For these reasons the court takes judicial notice of the transcript of the motion to suppress hearing (also submitted by plaintiff) and the certified docket sheet of the state court criminal case #99 CR 24076 submitted by defendants (Def. Mot. Ex. CD).

DISCUSSION

In reviewing this motion to dismiss, the court reviews the doctrine of collateral estoppel as it may apply to both the guilty plea and to the state court probable cause determination at the hearing on the motion to suppress. If the doctrine applies, the complaint must be dismissed as a matter of law.

1. Collateral estoppel and the guilty plea

The doctrine of collateral estoppel does apply to 42 U.S.C. § 1983 actions. Allen v. McCurry, 449 U.S. 90, 96-105(1980). This includes prior state court judgments, civil or criminal, where the party against whom estoppel is sought had a full and fair opportunity to litigate the issue to be precluded. Id. In determining whether collateral estoppel applies, the court shall apply the collateral estoppel rules of the relevant state. Guenther v. Holmgreen, 738 F.2d 879, 884 (7th Cir. 1984), cert denied, 469 U.S. 1212(1985). Collateral estoppel, however, is an equitable doctrine subject to limitations where fairness and justice require. Jones v. City of Alton, 757 F.2d 878, 885 (7th Cir. 1985).

Plaintiff pled guilty to the charge of manufacturing/delivery of cannabis/10-30 grams. See Certified Statement of Conviction/Disposition, Def. Ex. D. (He first pled not guilty, on 11/16/99, and then on 4/17/00, after the court ruled against him on the motion to suppress, he pled guilty and was found guilty on that day. After he was sentenced, he moved to withdraw the guilty plea, but this motion was denied on 6/7/00.) The court takes judicial notice of the guilty plea. See Doherty v. City of Chicago, 75 F.3d 318, 324, N. 4 (7th Cir. 1996); Crandall v. City of Chicago, 2000 WL 705987, *4 (N.D.Ill.).

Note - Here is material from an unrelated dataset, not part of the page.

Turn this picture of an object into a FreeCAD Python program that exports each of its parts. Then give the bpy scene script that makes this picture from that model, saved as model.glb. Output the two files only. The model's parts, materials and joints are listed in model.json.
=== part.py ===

A guilty plea in a state court criminal case can have a preclusive effect in a later action under 42 U.S.C. § 1983, but its actual effect can only be determined based on the law of the state in which the judgment was rendered. See Allen v. McCurry, 449 U.S. 90(1980). In Illinois, "[a]n action for malicious prosecution will not lie if the prior criminal proceedings terminated in any manner not indicative of Plaintiff's innocence." Hajawii v. Venture Stores, Inc., 80 III.Dec. 461, 463, 465 N.E.2d 573, 575, 125 Ill. App.3d 22(1984)." Bontkowski v. United States, 28 F.3d 36, 37 (7th Cir. 1994). Further, as in Bontkowski, Plaintiff was indicted by a grand jury, prima facie evidence of probable cause. Id.; Freides v. Sani-Mode Mfg Co., 33 Ill.2d 291, 296, 211 N.E.2d 286(1965).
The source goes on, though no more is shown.